WRITTEN PROBLEM
Only the lines from the one containing "What parts and" through the end of the data below should be copied, each exactly as written and with both ends kept.

[begin PROVIDED ENTRIES]

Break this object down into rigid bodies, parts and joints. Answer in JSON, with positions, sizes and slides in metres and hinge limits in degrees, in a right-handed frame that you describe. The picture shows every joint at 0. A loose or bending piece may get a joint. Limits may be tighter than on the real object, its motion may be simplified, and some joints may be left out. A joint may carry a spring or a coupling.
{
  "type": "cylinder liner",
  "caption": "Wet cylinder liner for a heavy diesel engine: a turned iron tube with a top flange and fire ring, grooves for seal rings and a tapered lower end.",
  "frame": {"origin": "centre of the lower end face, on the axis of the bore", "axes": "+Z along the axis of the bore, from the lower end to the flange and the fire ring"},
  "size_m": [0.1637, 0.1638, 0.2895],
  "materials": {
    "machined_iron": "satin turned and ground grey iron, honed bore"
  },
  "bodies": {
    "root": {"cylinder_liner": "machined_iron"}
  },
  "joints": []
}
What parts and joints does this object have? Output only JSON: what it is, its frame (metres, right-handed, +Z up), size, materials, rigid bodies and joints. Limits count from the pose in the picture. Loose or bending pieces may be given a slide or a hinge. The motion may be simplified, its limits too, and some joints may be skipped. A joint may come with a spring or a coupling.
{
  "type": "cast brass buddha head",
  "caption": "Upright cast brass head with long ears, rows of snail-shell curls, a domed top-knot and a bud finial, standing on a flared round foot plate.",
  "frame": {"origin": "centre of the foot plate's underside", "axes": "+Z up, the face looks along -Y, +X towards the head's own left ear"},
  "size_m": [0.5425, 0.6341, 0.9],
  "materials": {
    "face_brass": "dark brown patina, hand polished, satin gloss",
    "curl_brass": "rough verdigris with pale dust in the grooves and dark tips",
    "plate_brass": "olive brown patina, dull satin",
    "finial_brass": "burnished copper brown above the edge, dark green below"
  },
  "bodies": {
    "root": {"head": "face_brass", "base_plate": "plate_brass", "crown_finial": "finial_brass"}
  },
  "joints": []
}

[end PROVIDED ENTRIES]

REPLY
What parts and joints does this object have? Output only JSON: what it is, its frame (metres, right-handed, +Z up), size, materials, rigid bodies and joints. Limits count from the pose in the picture. Loose or bending pieces may be given a slide or a hinge. The motion may be simplified, its limits too, and some joints may be skipped. A joint may come with a spring or a coupling.
{
  "type": "cast brass buddha head",
  "caption": "Upright cast brass head with long ears, rows of snail-shell curls, a domed top-knot and a bud finial, standing on a flared round foot plate.",
  "frame": {"origin": "centre of the foot plate's underside", "axes": "+Z up, the face looks along -Y, +X towards the head's own left ear"},
  "size_m": [0.5425, 0.6341, 0.9],
  "materials": {
    "face_brass": "dark brown patina, hand polished, satin gloss",
    "curl_brass": "rough verdigris with pale dust in the grooves and dark tips",
    "plate_brass": "olive brown patina, dull satin",
    "finial_brass": "burnished copper brown above the edge, dark green below"
  },
  "bodies": {
    "root": {"head": "face_brass", "base_plate": "plate_brass", "crown_finial": "finial_brass"}
  },
  "joints": []
}